There are a couple of decisions that need to be made when adding a label to your quilt. The first is what type of label to use. In recent years I have made them on my domestic machine by using the letters and decorative stitches that are programmed into my Bernina. In fact having that option was one of the items on my list of must-haves when I was looking into purchasing a new machine a year ago. When making a label I find a 4” x 6” piece of solid-ish fabric in my stash and apply a fusible interfacing to the back to stabilize the letters and decorative stitches. After stitching the information I place another piece of fabric right sides together and stitch 1/4” around all edges. After snipping an “X” on the backing fabric, I turn it inside out and press. I also have a tool that I use to be sure that the corners are square. Finally I hand-stitch the label to the lower right hand corner of the quilt.
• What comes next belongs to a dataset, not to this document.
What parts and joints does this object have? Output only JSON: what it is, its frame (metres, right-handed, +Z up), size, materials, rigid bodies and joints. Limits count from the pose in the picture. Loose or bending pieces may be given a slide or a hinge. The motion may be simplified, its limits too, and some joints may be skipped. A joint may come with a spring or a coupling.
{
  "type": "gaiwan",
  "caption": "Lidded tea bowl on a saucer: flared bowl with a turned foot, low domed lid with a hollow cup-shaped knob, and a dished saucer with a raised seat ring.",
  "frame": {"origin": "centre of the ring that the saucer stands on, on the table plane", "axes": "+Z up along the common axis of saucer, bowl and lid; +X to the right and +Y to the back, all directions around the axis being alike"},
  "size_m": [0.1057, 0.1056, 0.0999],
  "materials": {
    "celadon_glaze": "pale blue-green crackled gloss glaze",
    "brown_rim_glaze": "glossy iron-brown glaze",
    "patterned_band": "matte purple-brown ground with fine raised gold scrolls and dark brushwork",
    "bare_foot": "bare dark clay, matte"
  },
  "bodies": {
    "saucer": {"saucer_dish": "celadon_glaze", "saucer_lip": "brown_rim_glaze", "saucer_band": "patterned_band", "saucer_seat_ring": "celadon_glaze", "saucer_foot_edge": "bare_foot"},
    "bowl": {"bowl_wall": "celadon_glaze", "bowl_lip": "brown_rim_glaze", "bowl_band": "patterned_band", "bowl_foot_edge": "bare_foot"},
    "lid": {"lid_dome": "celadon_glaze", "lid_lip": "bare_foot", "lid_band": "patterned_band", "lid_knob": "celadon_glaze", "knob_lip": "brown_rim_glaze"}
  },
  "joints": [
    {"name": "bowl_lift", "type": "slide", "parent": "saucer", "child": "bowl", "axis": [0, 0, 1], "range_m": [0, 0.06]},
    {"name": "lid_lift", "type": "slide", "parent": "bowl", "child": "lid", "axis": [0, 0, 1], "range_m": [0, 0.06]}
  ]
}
The second decision is what to put on the label. In addition to my name and the date I generally also include the name of the pattern. Sometimes I add who the quilt was made for and the occasion such as graduation or Christmas.

I have also used pre-printed labels and even plain fabric marked with a permanent pen. The pre-printed labels can be purchased as a panel and can be found in most quilting stores. After cutting out the label I prepare it with a backing fabric to finish the edges just as I did on my homemade labels and hand-stitch it to the quilt. I have found that a Micron pen works the best to print the information on the label.

The Quilts of Valor Foundation’s website indicates that a Quilt of Valor must include a label and they are very specific regarding the information that is put on the label. It must have the words “Quilt of Valor”. It must include the name or names and state of the maker, the quilter, and the binder. It must have a space for the name of the awardee. I also include the date and location of the award. The labels that we use for our quilting club’s Quilts of Valor are made by one of our club members, Janie Oltman, who has an embroidery machine. For the Honor Flight quilts we used printed labels made by Spoonflower.

Do you make labels for your quilts? What kind of labels do you make? What information do you put on the labels?